The drug problem, Lipfird said, just doesn't seem to be going away,
despite the best efforts of local, state and federal
authorities.

"We need more personnel," said Lipfird, who has seven deputies helping
him patrol an expansive mountain county that has been ravaged by
illegal drugs and by increases in other crimes addicts commit to get
money to feed their habits.

"There's not one family in this county that has not been affected by
the drug problem, whether directly or indirectly," Lipfird said.

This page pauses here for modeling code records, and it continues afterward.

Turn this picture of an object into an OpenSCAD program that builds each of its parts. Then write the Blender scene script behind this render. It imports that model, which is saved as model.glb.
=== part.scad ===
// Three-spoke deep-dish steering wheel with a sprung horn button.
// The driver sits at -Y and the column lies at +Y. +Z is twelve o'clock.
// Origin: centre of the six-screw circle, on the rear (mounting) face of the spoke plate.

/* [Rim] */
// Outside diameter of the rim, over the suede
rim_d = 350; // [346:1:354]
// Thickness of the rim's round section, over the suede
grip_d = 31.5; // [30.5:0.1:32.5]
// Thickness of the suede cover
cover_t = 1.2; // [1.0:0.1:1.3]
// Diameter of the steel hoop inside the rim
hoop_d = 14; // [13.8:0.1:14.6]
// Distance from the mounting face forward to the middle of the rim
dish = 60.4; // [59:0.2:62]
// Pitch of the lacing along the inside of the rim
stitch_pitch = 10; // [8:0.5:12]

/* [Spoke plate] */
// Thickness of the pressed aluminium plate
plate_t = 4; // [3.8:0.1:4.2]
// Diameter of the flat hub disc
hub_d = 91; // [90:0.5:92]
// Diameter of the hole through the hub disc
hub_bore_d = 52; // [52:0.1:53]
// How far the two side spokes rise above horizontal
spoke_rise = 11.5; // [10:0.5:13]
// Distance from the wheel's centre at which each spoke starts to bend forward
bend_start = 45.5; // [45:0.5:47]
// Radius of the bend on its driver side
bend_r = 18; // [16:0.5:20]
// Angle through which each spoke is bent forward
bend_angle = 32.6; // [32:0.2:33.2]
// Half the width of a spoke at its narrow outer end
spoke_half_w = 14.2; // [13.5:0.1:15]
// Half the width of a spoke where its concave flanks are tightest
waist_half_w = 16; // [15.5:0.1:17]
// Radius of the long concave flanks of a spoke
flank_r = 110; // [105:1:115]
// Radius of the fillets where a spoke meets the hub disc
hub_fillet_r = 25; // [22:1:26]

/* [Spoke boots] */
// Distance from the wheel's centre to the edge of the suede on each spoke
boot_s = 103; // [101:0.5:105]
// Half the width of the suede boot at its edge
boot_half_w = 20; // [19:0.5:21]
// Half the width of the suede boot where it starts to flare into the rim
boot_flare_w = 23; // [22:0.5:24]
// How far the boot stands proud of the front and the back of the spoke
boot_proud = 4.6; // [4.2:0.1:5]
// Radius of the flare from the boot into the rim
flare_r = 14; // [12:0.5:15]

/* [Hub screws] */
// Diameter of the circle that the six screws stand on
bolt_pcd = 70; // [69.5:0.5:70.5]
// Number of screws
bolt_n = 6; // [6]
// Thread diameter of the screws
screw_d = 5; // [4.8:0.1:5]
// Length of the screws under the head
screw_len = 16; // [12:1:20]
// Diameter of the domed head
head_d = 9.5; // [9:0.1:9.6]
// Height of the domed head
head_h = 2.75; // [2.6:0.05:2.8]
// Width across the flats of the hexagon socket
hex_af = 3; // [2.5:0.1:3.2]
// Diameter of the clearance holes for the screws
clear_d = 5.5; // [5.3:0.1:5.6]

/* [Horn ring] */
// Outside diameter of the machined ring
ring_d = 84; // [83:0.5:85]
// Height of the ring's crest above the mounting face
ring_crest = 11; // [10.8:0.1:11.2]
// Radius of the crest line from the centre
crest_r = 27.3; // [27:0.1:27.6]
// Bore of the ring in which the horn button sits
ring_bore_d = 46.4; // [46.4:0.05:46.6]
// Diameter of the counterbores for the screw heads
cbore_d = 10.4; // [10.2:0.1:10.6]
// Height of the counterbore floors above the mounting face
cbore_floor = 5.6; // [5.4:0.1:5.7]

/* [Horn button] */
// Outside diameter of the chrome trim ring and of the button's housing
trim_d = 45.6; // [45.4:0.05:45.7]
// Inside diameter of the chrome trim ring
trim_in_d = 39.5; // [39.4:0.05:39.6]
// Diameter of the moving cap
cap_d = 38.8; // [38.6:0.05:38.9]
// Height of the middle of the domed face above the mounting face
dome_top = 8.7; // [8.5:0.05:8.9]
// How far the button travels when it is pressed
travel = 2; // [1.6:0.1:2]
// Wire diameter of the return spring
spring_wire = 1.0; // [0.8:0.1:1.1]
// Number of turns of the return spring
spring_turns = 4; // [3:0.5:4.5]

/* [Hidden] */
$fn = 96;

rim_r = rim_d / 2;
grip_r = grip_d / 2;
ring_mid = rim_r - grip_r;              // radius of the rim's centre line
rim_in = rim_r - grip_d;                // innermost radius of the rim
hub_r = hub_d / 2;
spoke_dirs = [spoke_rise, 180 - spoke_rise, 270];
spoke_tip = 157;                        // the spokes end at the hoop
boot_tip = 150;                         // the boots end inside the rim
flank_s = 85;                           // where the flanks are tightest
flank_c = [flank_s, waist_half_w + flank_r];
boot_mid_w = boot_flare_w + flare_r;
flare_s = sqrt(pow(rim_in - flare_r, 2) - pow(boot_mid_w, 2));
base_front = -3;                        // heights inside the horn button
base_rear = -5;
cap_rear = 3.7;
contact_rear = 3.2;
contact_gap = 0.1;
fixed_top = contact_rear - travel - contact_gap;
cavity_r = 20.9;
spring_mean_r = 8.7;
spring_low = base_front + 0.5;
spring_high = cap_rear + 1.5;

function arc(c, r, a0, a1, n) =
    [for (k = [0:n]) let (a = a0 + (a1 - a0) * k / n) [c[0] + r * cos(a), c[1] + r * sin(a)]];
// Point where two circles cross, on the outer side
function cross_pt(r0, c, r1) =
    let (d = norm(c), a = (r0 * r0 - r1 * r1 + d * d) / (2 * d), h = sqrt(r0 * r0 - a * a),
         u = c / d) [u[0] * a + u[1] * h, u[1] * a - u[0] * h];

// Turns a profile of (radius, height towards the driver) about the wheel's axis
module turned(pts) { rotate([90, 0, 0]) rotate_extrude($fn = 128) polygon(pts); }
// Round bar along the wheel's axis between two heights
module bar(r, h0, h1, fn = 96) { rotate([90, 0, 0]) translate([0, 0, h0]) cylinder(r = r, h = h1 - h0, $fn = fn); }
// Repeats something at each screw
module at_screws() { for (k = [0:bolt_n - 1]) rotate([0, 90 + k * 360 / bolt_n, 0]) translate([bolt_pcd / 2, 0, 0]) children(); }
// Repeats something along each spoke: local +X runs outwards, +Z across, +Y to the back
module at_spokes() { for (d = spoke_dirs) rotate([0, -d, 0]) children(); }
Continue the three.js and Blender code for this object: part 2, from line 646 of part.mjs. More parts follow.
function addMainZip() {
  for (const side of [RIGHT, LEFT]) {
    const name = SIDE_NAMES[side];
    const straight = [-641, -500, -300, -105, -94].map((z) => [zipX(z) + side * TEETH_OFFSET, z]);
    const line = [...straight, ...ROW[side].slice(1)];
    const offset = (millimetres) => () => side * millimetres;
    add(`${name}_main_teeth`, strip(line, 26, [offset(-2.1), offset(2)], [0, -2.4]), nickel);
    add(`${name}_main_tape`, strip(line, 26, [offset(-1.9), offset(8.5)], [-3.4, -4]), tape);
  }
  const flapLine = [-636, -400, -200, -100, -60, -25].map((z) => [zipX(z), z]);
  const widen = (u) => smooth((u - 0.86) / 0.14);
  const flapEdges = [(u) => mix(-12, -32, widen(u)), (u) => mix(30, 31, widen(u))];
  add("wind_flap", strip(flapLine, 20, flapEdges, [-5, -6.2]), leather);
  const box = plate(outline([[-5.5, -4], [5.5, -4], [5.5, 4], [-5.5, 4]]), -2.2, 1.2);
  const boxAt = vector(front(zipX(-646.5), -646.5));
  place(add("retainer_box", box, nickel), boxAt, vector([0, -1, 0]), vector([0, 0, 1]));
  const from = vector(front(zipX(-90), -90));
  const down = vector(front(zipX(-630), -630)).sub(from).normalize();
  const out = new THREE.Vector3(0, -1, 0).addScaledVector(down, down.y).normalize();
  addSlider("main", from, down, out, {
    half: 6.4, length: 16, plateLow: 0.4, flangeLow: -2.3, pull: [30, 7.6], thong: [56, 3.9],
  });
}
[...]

Republican Gov. Ernie Fletcher and his Democratic challenger, Steve
Beshear, say they have strategies to help Kentucky communities hit
hard by illegal drugs. Both are promising to continue the war on drugs
if they win the Nov. 6 election.

Lipfird and other sheriffs in rural counties hope that translates into
more money to hire deputies for the front lines.

Lawrence County Sheriff Garrett Roberts, a member of the Kentucky
Sheriff's Association board of directors, said increases in drug
crimes have led to a more pressing need for additional deputies across
the state.

"The prescription drug problem is huge," Roberts said.

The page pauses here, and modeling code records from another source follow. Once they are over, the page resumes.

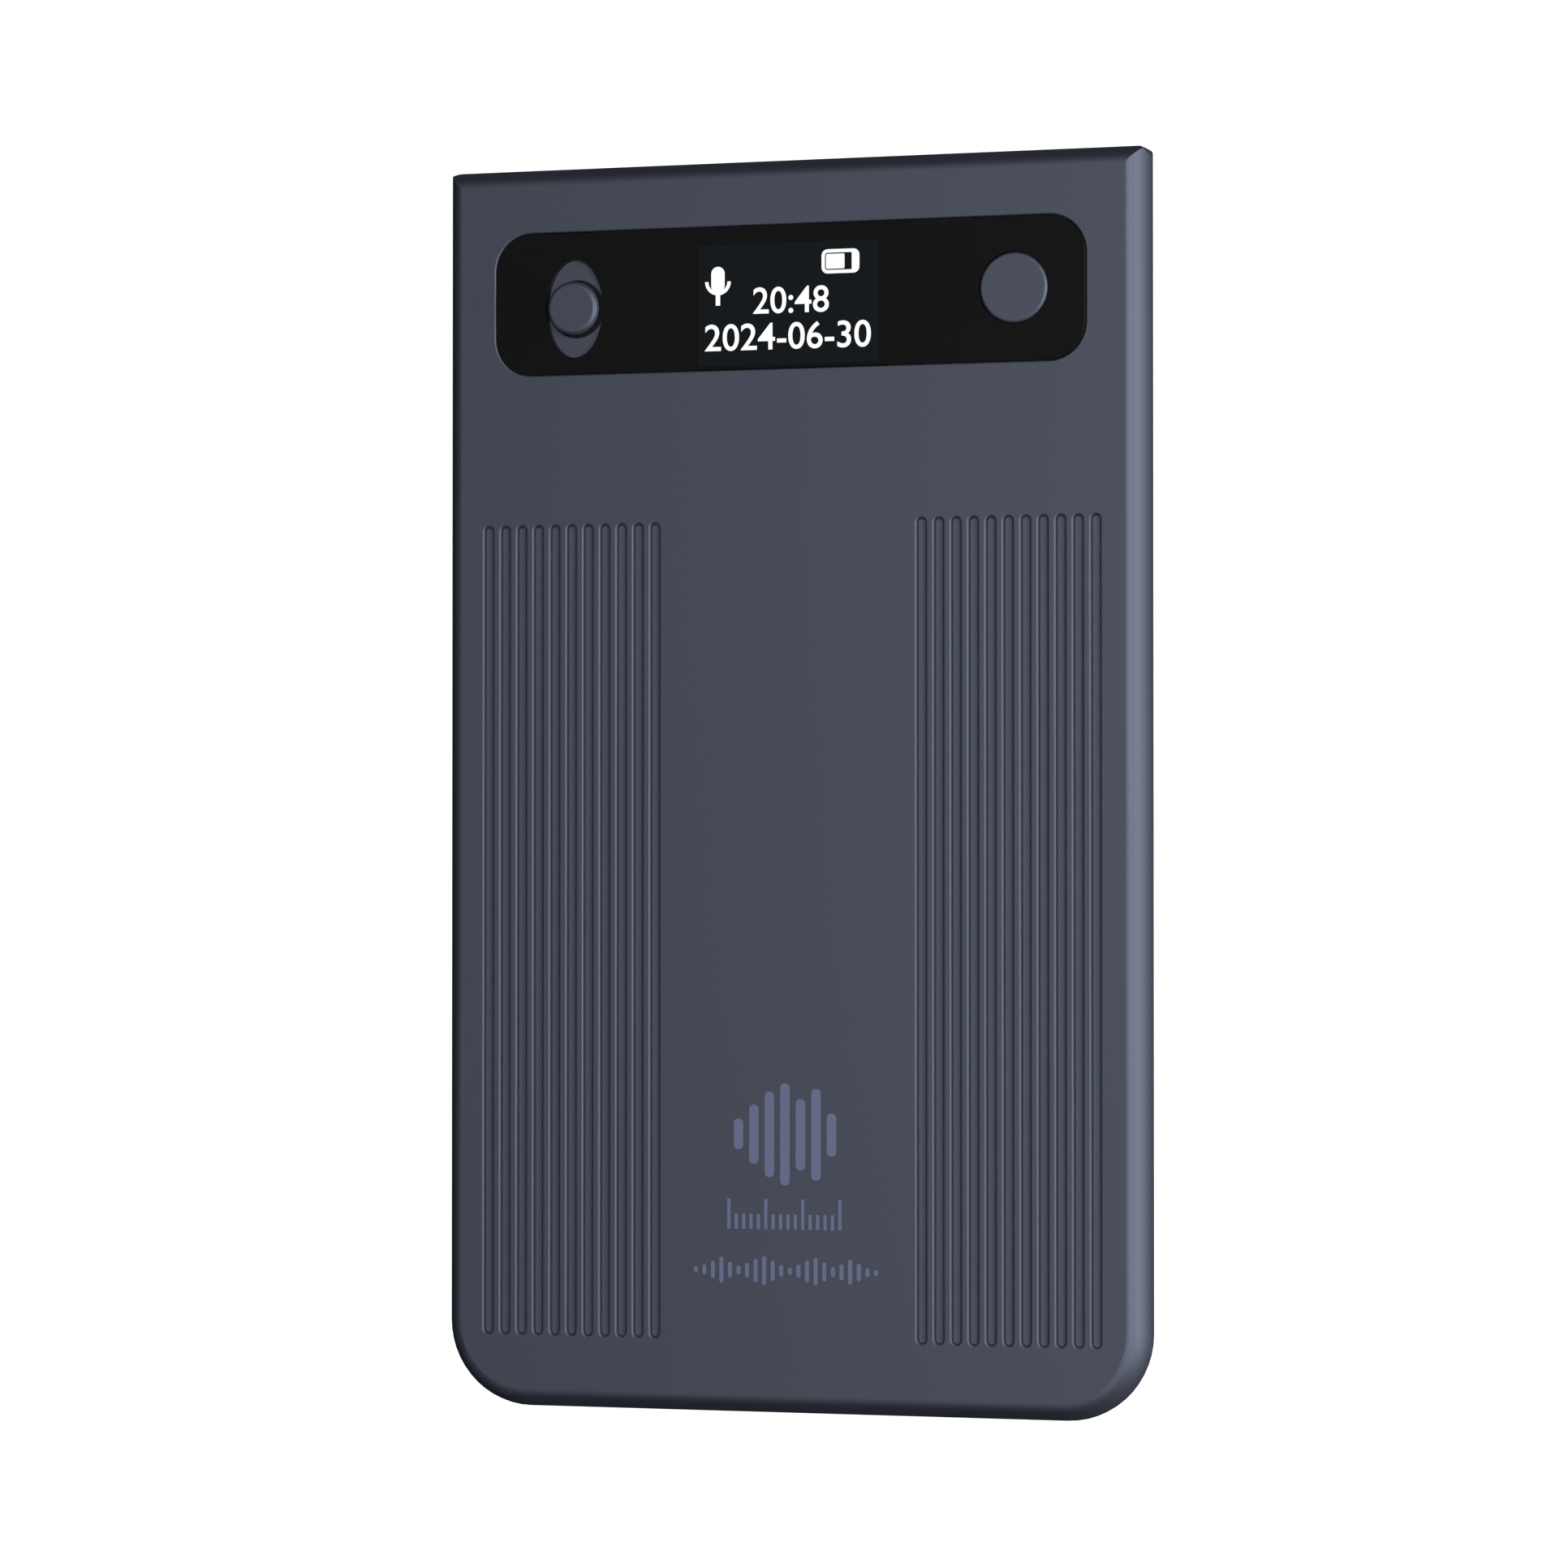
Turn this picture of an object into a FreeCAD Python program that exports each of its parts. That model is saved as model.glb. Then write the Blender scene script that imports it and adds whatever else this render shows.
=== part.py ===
"""Slim handheld voice recorder, lying on its back, as an assembly of separate pieces.

Frame: X across the width, Y along the length with the display end at +Y, Z up out of the
front face. The origin is the middle of the flat back face. All sizes are millimetres.
"""
import FreeCAD
import Part
import os
from math import asin, cos, pi, radians, sin, sqrt

Vector = FreeCAD.Vector

# ---------------------------------------------------------------- outer shape
body_width = 54.0
body_length = 91.5
body_thickness = 4.3
side_radius = 2.8            # large arc in the middle of the oval edge
shoulder_radius = 0.9        # small arc that joins the oval edge to a flat face
bottom_corner_radius = 6.3
top_corner_radius = 1.2      # soft cut across the two square top corners
top_corner_setback = 1.15    # from the outer edges to the axis of that cut

# ---------------------------------------------------------------- shell walls
front_wall = 0.8
cover_thickness = 0.6
cover_inset = 1.8            # outer edge of the body to the edge of the rear opening
cover_rim = 0.6              # width of the rebate that carries the back cover
cover_clearance = 0.06
edge_softness = 0.12         # small rounding on moulded edges
opening_corner = 0.48        # upper corners of the rear opening and the cavity

# ---------------------------------------------------------------- grip grooves
groove_count = 11            # on each side
groove_pitch = 1.314
groove_width = 0.6
groove_depth = 0.45
groove_lip = 0.2             # rounding of a groove's edge
groove_inner_x = 10.29       # centre of the innermost groove on each side
groove_bottom_y = -40.3
groove_top_y = 19.2

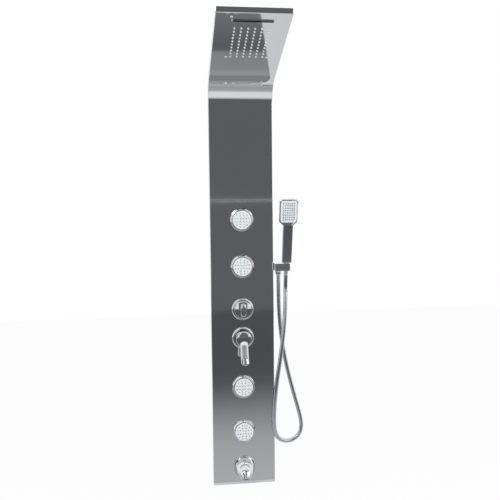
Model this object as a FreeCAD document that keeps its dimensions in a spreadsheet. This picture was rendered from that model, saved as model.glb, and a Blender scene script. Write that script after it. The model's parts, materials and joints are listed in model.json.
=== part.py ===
"""Shower panel column: a bent sheet-metal panel with a rain and waterfall head, four body jets,
a single-lever mixer, a diverter, a tub spout and a hand shower on a flexible hose.

The frame is that of the wall: Y = 0 is the wall, the panel's face looks along -Y, +Z is up and the
origin is the centre of the upper bracket's two screw holes. Heights in the sheet are measured from
the panel's bottom edge, and depths "out" are measured from the panel's face towards the bather.
"""
import FreeCAD, Part  # noqa: E401

import math
import os

import Sketcher
from FreeCAD import Placement, Rotation, Vector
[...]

Fletcher took office nearly four years ago at a time when the state
still was trying to get a grip on a drug problem so severe that some
officials were calling it "a scourge." Prescription painkillers had
become the drug of choice in the mountainous eastern half of the
state. Homemade methamphetamine had taken hold in the western half.

The governor set up a state agency specifically to tackle the problem,
ramped up a prescription drug tracking system, funded 10 treatment
centers for addicts, and pushed legislation through the General
Assembly to limit the availability of the ingredients needed to make
methamphetamine.

"We have cleaned up drugs in Kentucky," Fletcher said in response to a
questionnaire from the Associated Press.

Beshear said drug abuse remains "a severe problem" across the
state.

"It is time state and local government, law enforcement officials,
treatment professionals, and educators join together in a
comprehensive attack on this epidemic," he said.

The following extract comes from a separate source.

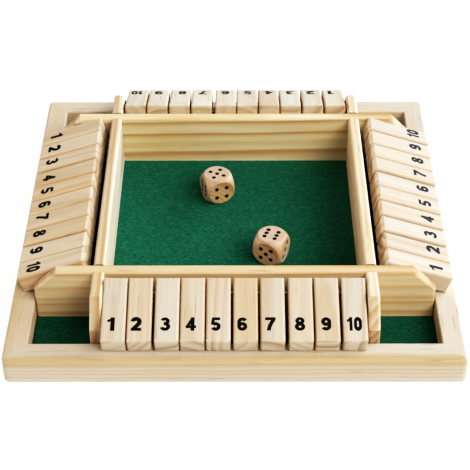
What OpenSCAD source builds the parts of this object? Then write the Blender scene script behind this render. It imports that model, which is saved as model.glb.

Beshear said he wants to expand drug treatment, detoxification and
education.

"The money taxpayers save in reduced crime and decreased law
enforcement costs would more than pay for the costs of these
programs," he said. "As governor, I would work to expand programs into
every county in the state that will emphasize law enforcement,
treatment and education."

Sheriffs say beefed up efforts by federal and state law enforcement
agencies have helped to put hundreds of drug dealers behind bars, but
new dealers quickly take their places.

Martin County Sheriff Garmon Preece said 80 percent of the arrests
made by him and his four deputies are drug-related. And although they
turn up drugs like marijuana and methamphetamine, the biggest problem
remains prescription pills, including the painkiller OxyContin.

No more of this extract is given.